When you declare a major, you become a kind of specialist. Specialization in education at all levels is a lively topic of debate among scholars and policy-makers in the field. Most grade schools and high schools do not have a particular focus, but there are some schools that have, for instance, a focus on the arts or the sciences or language-immersion. In addition, there is a long tradition of technical or vocational high schools. While specialization, in the form of declaring a major, has long been the norm in higher education, there are still competing ideas and different philosophies about what higher education is for.

As employers increasingly require higher education, and sometimes specific college degrees, more and more students view their education as a means or a necessary step on the way to their career. This perspective is very practical, but it is arguably at odds with what’s called the liberal arts model of education, which dates back to ancient Greece. In the liberal arts model of education, the goal is to produce students with a well-rounded base of knowledge across a number of subjects, especially those that don’t tend to have direct practical application. While you don’t need to engage in the debate at this level, it is a good idea for you to reflect on and determine what your education is for—what do you want to accomplish in it and get out of it?

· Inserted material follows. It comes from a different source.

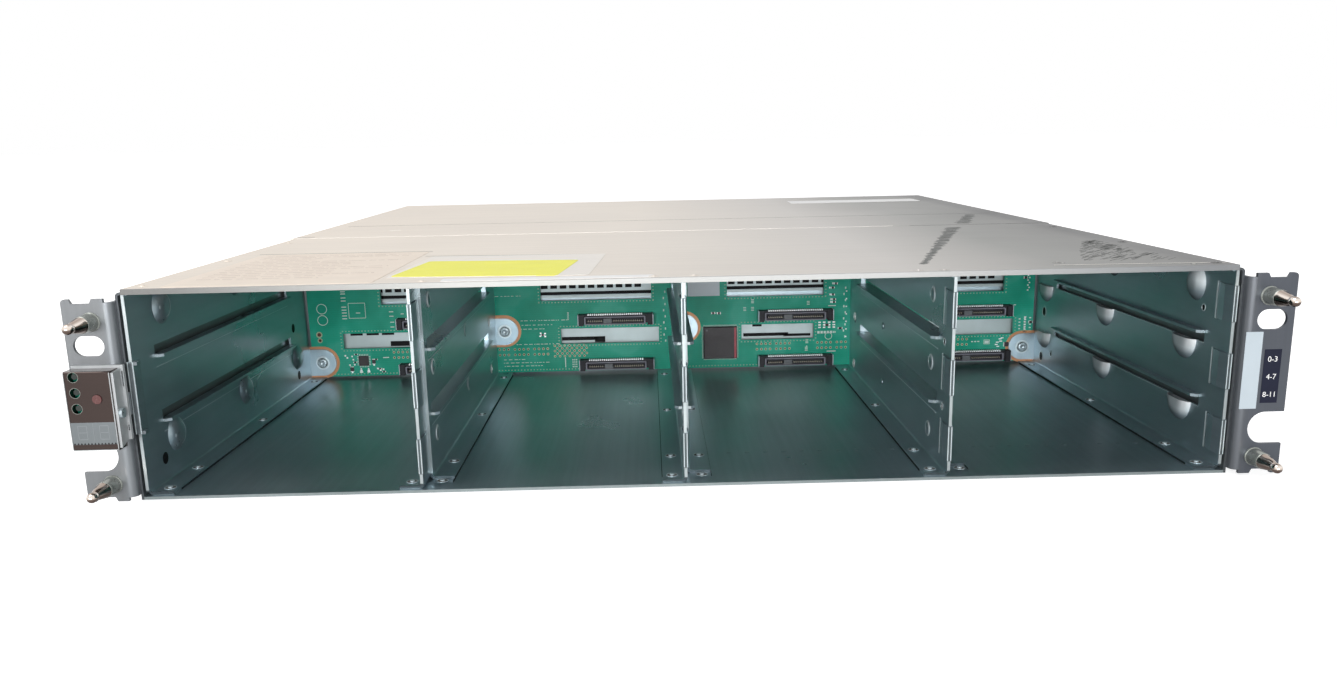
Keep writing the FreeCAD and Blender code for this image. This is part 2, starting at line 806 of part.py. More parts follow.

2. Course Requirements for Majors

Your choice of a major does not simply let people know which subject you are most interested in; it also sets a specific task ahead of you in terms of the requirements to earn a degree in that particular program. This typically means you need to move through introductory courses that give you the broader foundation of your chosen field toward more advanced “upper division” courses that are mainly geared toward students in the major.

Before choosing a major, you should educate yourself about the requirements so that you know what you are getting into.


Maybe you are considering a major in Nursing, but learning that you would be required to take Organic Chemistry would impact your decision.

When choosing a major, it is also a good idea to consult with an advisor. Recall that the role of an academic advisor is to help students select classes and determine their overall course of study. An advisor can answer your questions about the requirements for a major or minor. They can also be a good resource for you in discussing a potential career path.

Choosing a major is a significant life decision that will have an impact on your career. Choose a major that is a good match for your interests and capabilities by reviewing the requirements for this major.